Image Clips Creation: Each image is converted into a video clip with the calculated duration.
Concatenating Clips: All the image clips are joined together to create a single video sequence.
Adding Audio: The audio file is added to the video sequence as the soundtrack.
Video Export: Finally, the combined video is exported to a file with the specified output path. The function uses the libx264 codec for video encoding and the aac codec for audio encoding, with a default frame rate of 24 frames per second.

Bringing It All Together: The main() Function

This main() function serves as the central hub that orchestrates the entire video creation process. It acts as the entry point for your application, guiding the flow of execution and ensuring that each step is performed seamlessly.

def main():
    user_prompt = input("Please describe the topic you want to create video for: ")

    # Generate the paragraphs for the video voiceover using GPT-4 based on user prompt
    paragraphs = generate_paragraphs(user_prompt)

    # Clean the paragraphs for smooth voiceover narration
    cleaned_text = clean_paragraphs(paragraphs)

    # Generate image prompts based on the user prompt
    image_prompts = generate_image_prompts(user_prompt, num_prompts=5)

    os.makedirs("./vid_images2", exist_ok=True)
    os.makedirs("./voice2", exist_ok=True)

    image_files = [f"./vid_images2/vid_image{i+1}.png" for i in range(5)]

    # Generate images based on generated prompts
    for prompt, filename in zip(image_prompts, image_files):
        generate_image(prompt, filename)

    voiceover_path = "./voice2/speech.mp3"
    generate_voiceover(cleaned_text, voiceover_path)

    create_video(image_files, voiceover_path, "output_video.mp4")

if __name__ == "__main__":
    main()

A Step-by-Step Breakdown

User Input: The function begins by prompting the user to enter the desired topic for the video. This input will serve as the foundation for the subsequent steps.
Text Generation: Using the generate_paragraphs function, the main() function generates a set of paragraphs based on the user’s topic. These paragraphs will form the basis of the video’s voiceover.
Text Cleaning: To ensure a smooth and natural-sounding voiceover, the clean_paragraphs function is called to remove any unnecessary whitespace or formatting from the generated paragraphs.
Image Prompt Generation: The generate_image_prompts function is invoked to create a series of image prompts that align with the user’s topic. These prompts will be used to guide the image generation process.
Directory Creation: To organize the generated images and voiceover files, the function creates necessary directories if they don’t already exist.
Image Generation: A loop iterates through the generated image prompts and filenames, calling the generate_image function to create corresponding images and save them to the specified directory.
Voiceover Generation: The generate_voiceover function is called to create the voiceover based on the cleaned text and save it to a designated file.
Video Creation: Finally, the create_video function is invoked to combine the generated images and voiceover into a cohesive video, saving the final output to a specified file.

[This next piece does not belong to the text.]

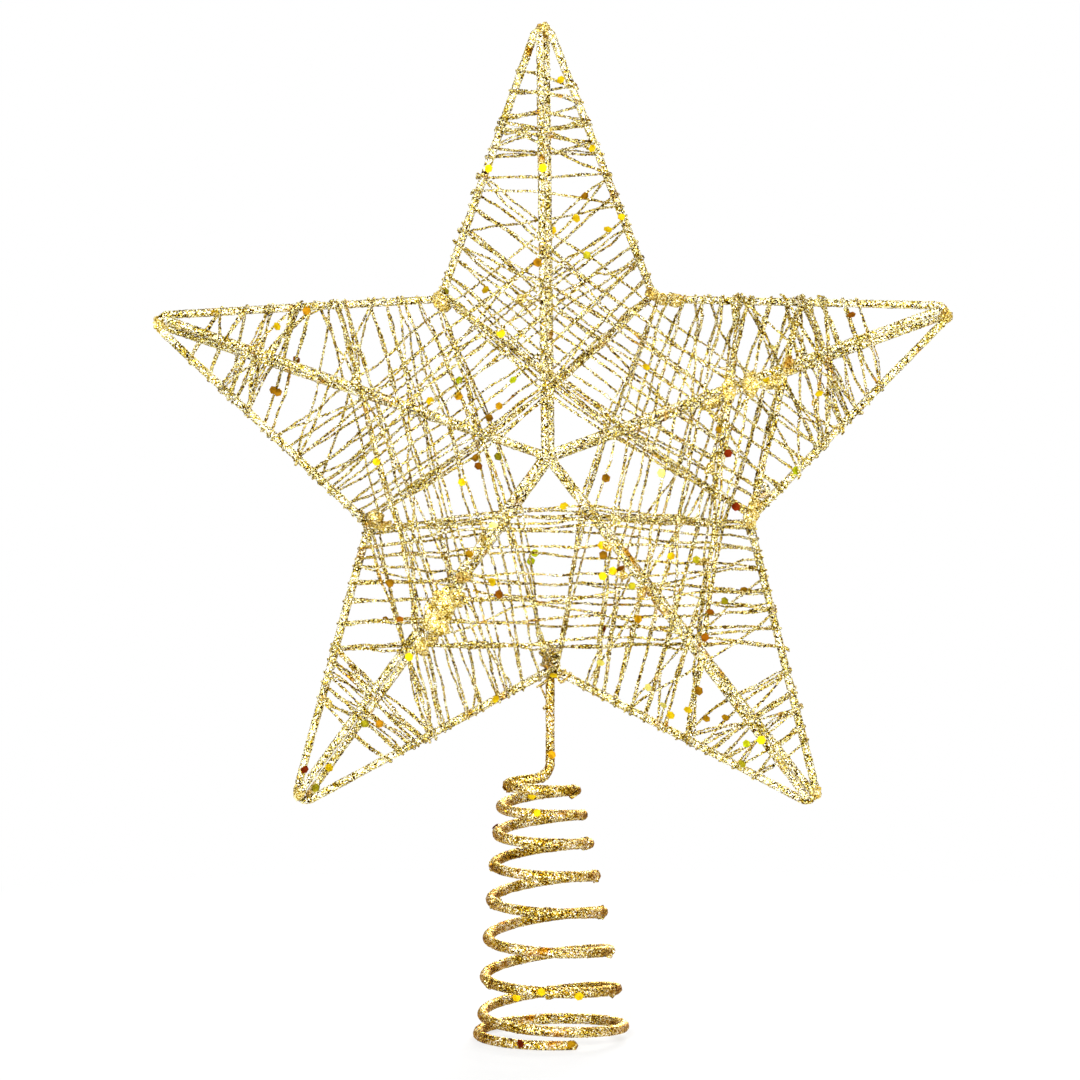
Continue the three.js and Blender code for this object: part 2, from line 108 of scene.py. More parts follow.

The Heart of the Operation

The main() function acts as the conductor, ensuring that each step of the video creation process is executed in the correct order and with the necessary inputs. It provides a clear and structured flow, making the entire application more manageable and efficient.

Now that the code is ready, you can run it! It will prompt you to enter a topic, and then watch as the magic unfolds.